Ahora, cien años más tarde, al saber los resultados de las negociaciones del Brexit, que no han convencido a nadie -ni a los partidarios de salir de la UE ni a los partidarios de quedarse-, está claro que los británicos se plantearon el referéndum sobre el Brexit con el mismo fantasioso candor con que el soldado Kisch preparó su maletín para irse a la guerra. Y del mismo modo que el soldado Kisch imaginaba una guerra breve y limpia, tan fácil de ganar que le iba a bastar con su única muda de ropa, sin necesidad de un tercer calzoncillo -ni mucho menos del camisón-, los ingleses también pensaron que una cuestión tan compleja como la salida de la UE -con sus tratados comerciales, sus fronteras, sus leyes sobre el libre desplazamiento de ciudadanos- podía solventarse en un pispás, votando lo que decían cuatro chalados muy simpáticos que se paseaban envueltos en una bandera de la Union Jack con una jarra de cerveza en la mano. Gran Bretaña lleva 45 años en la Unión Europea. Muchas de sus leyes y muchas de sus normas de convivencia -laborales, académicas, jurídicas- están adaptadas a la legislación comunitaria, pero muchos británicos creían que todo aquello se podía cambiar de la noche a la mañana sin que ninguno de estos cambios afectase a la economía ni al empleo ni a su propio bienestar. Como si todo, claro está, fuera una agradable excursión por el campo, y no una nueva guerra de los Treinta Años que nadie sabe qué consecuencias va a tener en el futuro.

¿Habría sido posible la asombrosa mezcla de estupidez y arrogancia que hizo posible el Brexit -tanto entre los políticos que convocaron el referéndum como entre quienes votaron a favor de la salida- hace tan sólo diez años, cuando aún no existía Whatsapp y casi nadie usaba aún Twitter? No creo. Siempre han circulado las mentiras, por supuesto, y siempre ha habido propaganda y bulos y sutiles campañas de manipulación que han intentado engañar a la población, pero la capacidad de difusión de las mentiras y de los bulos a través de Twitter y Whatsapp están creando una realidad paralela que hasta ahora nunca habíamos visto. ¿Y habrían sido posibles las promesas disparatadas y la monstruosa capacidad de auto-engaño que calaron entre la población favorable al Brexit si antes no se hubiera producido la crisis de 2008, cuando la idea de Europa como un lugar próspero y seguro empezó a irse a pique? Por supuesto que no. Y es que la crisis del 2007 sacó a flote los viejos prejuicios contra las élites y los expertos y las lejanas burocracias que gobernaban de espaldas al pueblo. Y al mismo tiempo, reavivó el ansia de repliegue en el propio terruño para hacer frente a la amenaza de los extranjeros que amenazaban con quitarnos lo que era «nuestro». Todo eso acabó desembocando en el odio a la Unión Europea, y de ahí a la opción favorable al Brexit entre muchos ciudadanos no había nada más que un paso.

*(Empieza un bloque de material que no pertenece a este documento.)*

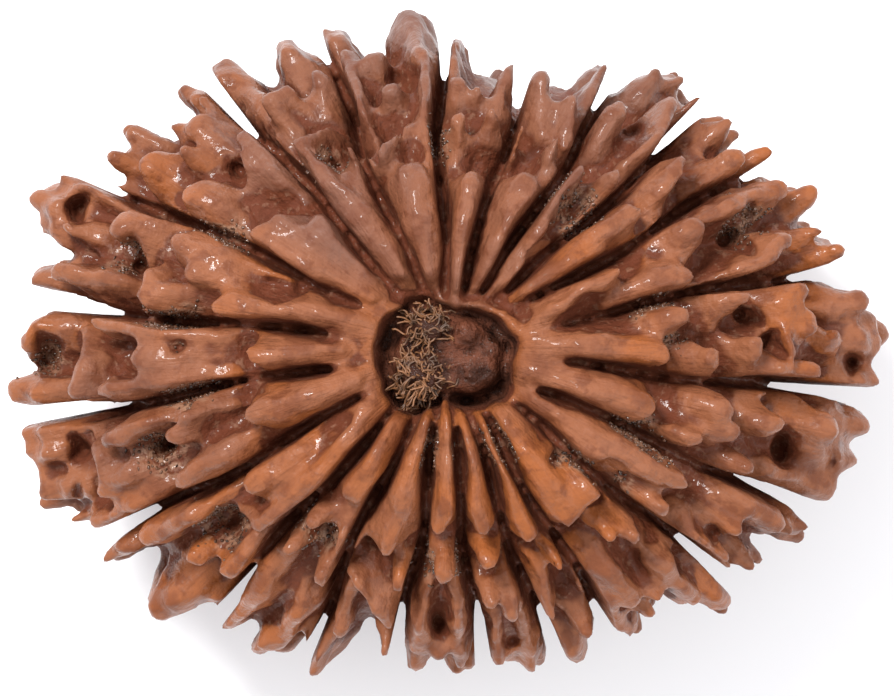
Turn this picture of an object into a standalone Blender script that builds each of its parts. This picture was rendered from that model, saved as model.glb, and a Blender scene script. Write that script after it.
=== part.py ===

En los años de la crisis, los europeos nos hemos dejado arrastrar por la misma mezcla de candidez y de histeria que arrastraron a nuestros bisabuelos de 1914 a creer que la guerra sería una alegre excursión de montaña. Hemos empezado a dudar de todo lo que nos parecía excesivamente complejo y hemos optado por las engañosas fórmulas simples: el sí frente al no, el pueblo frente a la casta, los virtuosos frente a los corruptos y los buenos contra los malos. Y por la misma razón, hemos empezado a dudar de las instituciones -que eran, sí, ineficientes y en muchos casos corruptas, pero que siguen siendo la única salvaguarda contra un gobierno autoritario o contra el poder despiadado de los poderosos y de los mafiosos. Y de ahí, inevitablemente, hemos optado por creer en las fórmulas mágicas -y simplistas- de los referéndums que dan voz al pueblo y permiten la libre expresión de la voluntad popular, olvidando que hay cuestiones demasiado complejas que no se pueden decidir con un simple sí o no.

La portentosa ingenuidad que lleva a mucha gente a decir que «las urnas no delinquen» -sin saber quién pone las urnas, ni qué cosas se votan en ellas, ni en qué condiciones se realiza la votación- fue la que llevó a muchos británicos a creer que podrían mejorar de vida votando algo que en realidad no conocían bien ni sabían exactamente en qué consistía. Y así, los ingleses del Brexit cogieron su maletín y se marcharon muy contentos a encerrarse en su isla, sin saber que les esperaba una larga y agotadora Guerra de los Treinta Años.